Some would argue serializing requires the same skills, but I find in reality much of each serialized episode drags on so much to fill in time and reach the 45 minute target. Every episode feels like it never gets to the point, and you have to wait till the end of the season for a conclusion, if you even get a conclusion. It is unfulfilling.


SPOILER WARNING: Unfortunately the conclusion I waited so long for in the final episode of Picard season 1 was an eye rolling event. Seeing Riker turn up captaining a ship declaring, "Be scared because I have a bigger gun than yours" was not the lazy script writing I was hoping for after 9.5 episodes.
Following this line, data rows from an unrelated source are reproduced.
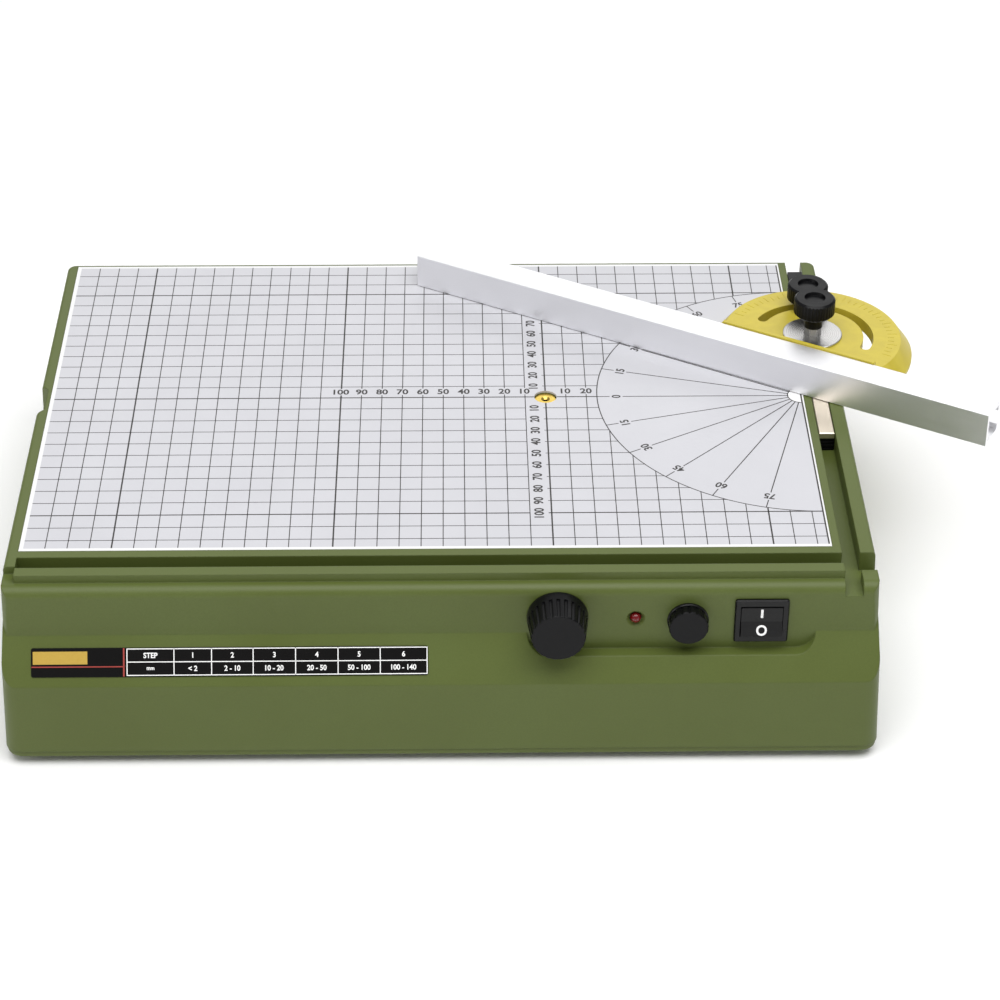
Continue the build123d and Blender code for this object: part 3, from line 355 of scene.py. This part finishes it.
def drawn_aluminium(name, code, worn, turn, stretch):
    """Anodised aluminium with draw lines along one direction."""
    finish, tree, shader, where = new_finish(name, code, 0.3, Metallic=1.0)
    lines = grain(tree, where, 0.25, 3.0, stretch, turn)
    patches = grain(tree, where, 30.0, 2.0)
    vary(tree, lines, 0.38, 0.48, shader.inputs["Roughness"])
    vary(tree, patches, code, worn, shader.inputs["Base Color"])
    relief(tree, shader, lines, 0.004, 0.2)
    return finish


fence_finish = drawn_aluminium("aluminium_extruded_anodised", "#fafafc", "#f4f4f6", fence_turn, (120, 1, 1))
strip_finish = drawn_aluminium("aluminium_drawn_strip", "#f2e7d4", "#eadfcd", 0.0, (1, 120, 1))
give(fence_finish, "fence_bar", "heatsink")
give(strip_finish, "slider_bar")

# %% [markdown]
# ## Plated and turned metals
#
# The washer, studs and nuts are bright nickel plated steel. The washer was turned, so the finest
# scratches run round its centre: a wave texture of rings about the pivot gives them. A wave's bands lie
# 0.31 divided by its scale apart, so these are 1 mm apart, much coarser than real scratches, which
# wouldn't show. Screws and brackets are duller zinc, with a mottled, faintly blue surface. Bushes and
# contacts are turned brass, with rings about the wire's axis.

# %% Plated and turned metals
pivot = Vector(joints["protractor_swing"]["pos_m"])
nickel_finish, tree, shader, where = new_finish("steel_nickel_plated_turned", "#c9c8c6", 0.3, Metallic=1.0)
centred = add_node(tree, "ShaderNodeMapping", {"Vector": where, "Location": -pivot})
rings = add_node(tree, "ShaderNodeTexWave", {"Vector": centred.outputs["Vector"], "Scale": 0.3 / MM,
                                             "Distortion": 0.6, "Detail": 2.0},
                 wave_type="RINGS", rings_direction="Z")
vary(tree, rings.outputs["Fac"], 0.26, 0.36, shader.inputs["Roughness"])
vary(tree, grain(tree, where, 4.0), "#bfbebd", "#cbcac8", shader.inputs["Base Color"])
relief(tree, shader, rings.outputs["Fac"], 0.012, 0.15)
give(nickel_finish, "pivot_washer", "lock_washer", "pivot_stud", "lock_stud", "pivot_nut",
     "potentiometer_nut", "fuse_ends")

zinc_finish, tree, shader, where = new_finish("steel_zinc_plated", "#a9adb1", 0.36, Metallic=1.0)
mottle = grain(tree, where, 1.6, 4.0)
vary(tree, vary(tree, mottle, 0.0, 1.0), "#9a9ea5", "#b6b8ba", shader.inputs["Base Color"])
vary(tree, mottle, 0.30, 0.44, shader.inputs["Roughness"])
relief(tree, shader, mottle, 0.005, 0.15)
give(zinc_finish, "foot_screws", "foot_nuts", "case_screws", "wire_clamp_screw", "arm_nut_plate",
     "potentiometer_shaft", "potentiometer", "transformer_bracket", "transformer_screws",
     "board_screws", "slider_screws", "fence_t_nuts", "fence_screws")

brass_finish, tree, shader, where = new_finish("brass_turned", "#d0b458", 0.2, Metallic=1.0)
turned = add_node(tree, "ShaderNodeTexWave", {"Vector": where, "Scale": 0.25 / MM, "Distortion": 0.8},
                  wave_type="RINGS", rings_direction="Z")
vary(tree, turned.outputs["Fac"], 0.16, 0.26, shader.inputs["Roughness"])
vary(tree, grain(tree, where, 2.0), "#c4a548", "#dcc266", shader.inputs["Base Color"])
relief(tree, shader, turned.outputs["Fac"], 0.004, 0.1)
give(brass_finish, "wire_bush", "wire_clamp_block", "switch_terminals", "board_standoffs")

# %% [markdown]
# ## Rubber, lamp and the electrical pieces
#
# Feet and gland are moulded rubber: dark, matt and faintly dusty. The lamp's lens is clear red epoxy.
# The pieces inside the case are seldom seen, but the part can be opened, so each has its own finish:
# varnished laminations, taped winding, green solder resist and sleeved capacitors.

# %% Rubber, lamp and electrical finishes
rubber_finish, tree, shader, where = new_finish("rubber_moulded", "#19191a", 0.72, IOR=1.52)
vary(tree, grain(tree, where, 2.5, 4.0), "#151516", "#232323", shader.inputs["Base Color"])
relief(tree, shader, grain(tree, where, 0.6, 3.0), 0.02, 0.3)
give(rubber_finish, "rubber_feet", "cord_gland")

lamp_finish, tree, shader, where = new_finish("epoxy_clear_red", "#7c1016", 0.1, IOR=1.55,
                                              Transmission_Weight=0.3)
vary(tree, grain(tree, where, 1.5), "#6a0a10", "#8c141a", shader.inputs["Base Color"])
give(lamp_finish, "led_lens")

glass_finish, tree, shader, where = new_finish("glass_tube", "#f2f8f6", 0.03, IOR=1.5,
                                               Transmission_Weight=1.0)
vary(tree, grain(tree, where, 3.0), 0.02, 0.05, shader.inputs["Roughness"])
give(glass_finish, "fuse_glass")

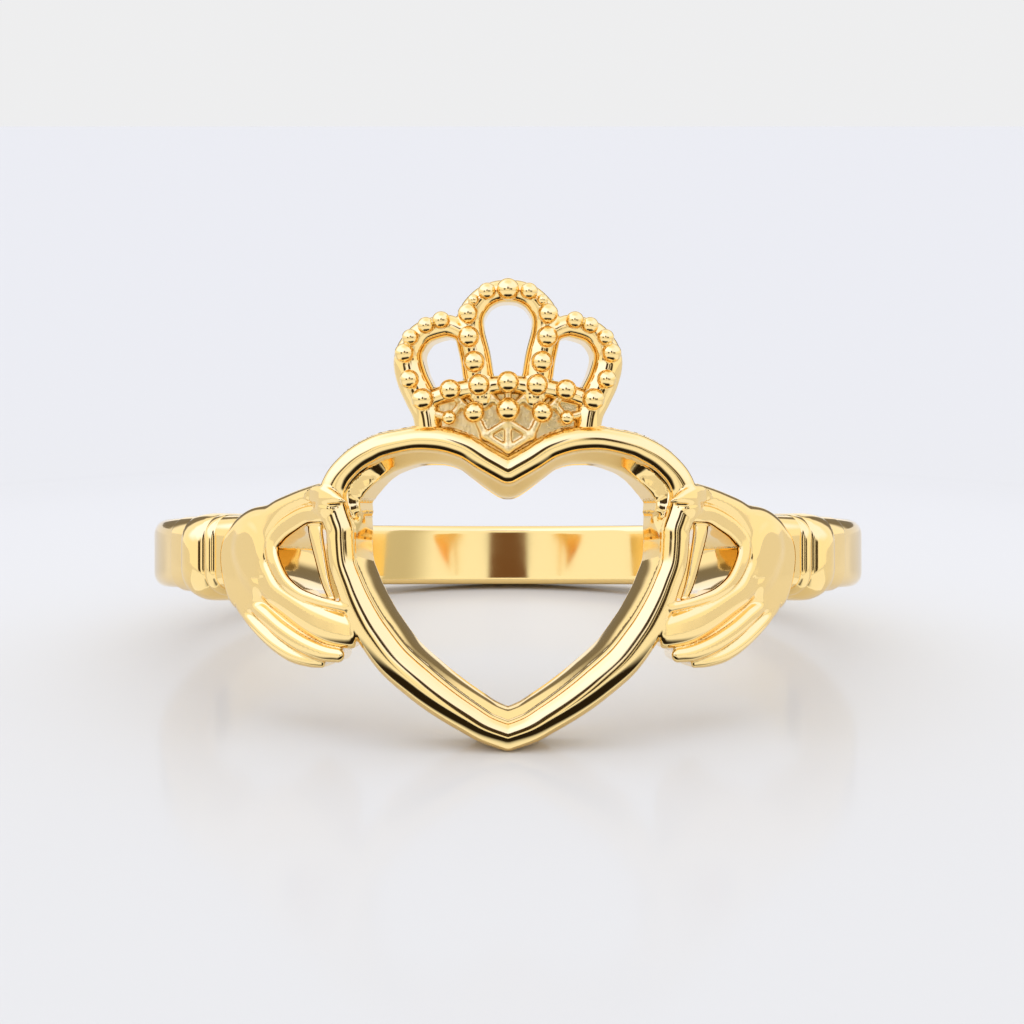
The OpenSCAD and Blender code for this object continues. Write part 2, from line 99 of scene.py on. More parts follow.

Star Trek usually offers a commentary on current social issues, but this line only fuels the gun violence problem the U.S. has.


And whilre I understand a percentage of the audience is (possibly first time) younger viewers, I am tired of Hollywood cramming in teen characters as the saviour of the universe. I just don't ever buy it. My childhood heroes were adults kicking ass like Arnold in Predator, Linda Hamilton in Terminator, Sigourney in Aliens, Stallone in Rocky, and they were all believable because they were adults, who's characters had the training required to give them the skills they have. Yes I know Soji was an android so of course she has more abilities than a human, but her "discovery" of her true nature and abilities was simply unbelievable. You mean to tell me she never noticed she could do something a bit better than her human friends until now? Lazy script writing.


Star Trek: Picard was so forgettable that I already have trouble remembering what actually happened for most of the episodes. With TNG we often used to talk about really exciting episodes with certain scenarios and stories. There was so much to relish in, and it really hurts me to say this new show centred around my favourite character was so disappointing.


I had Star Trek: Discovery ready and waiting to binge and catch up on, but I didn't bother thanks to the disappointment of Picard season 1, and I didn't even bother with Picard season 2.


Lucky for me, after many recommendations, I put the effort in to try Picard season 3 and was pleasantly surprised. What a relief to watch Star Trek with awe and wonder again! It was so refreshing to watch Picard season 3 and enjoy every episode. Yes, it is still serialised, but season 3 has been done so much better than season 1 and you're not left wondering if anything actually happened in the episoide you just watched.


In summary, do yourself a favour and skip Picard seasons 1 and 2 and jump straight to season 3. You won't regret it.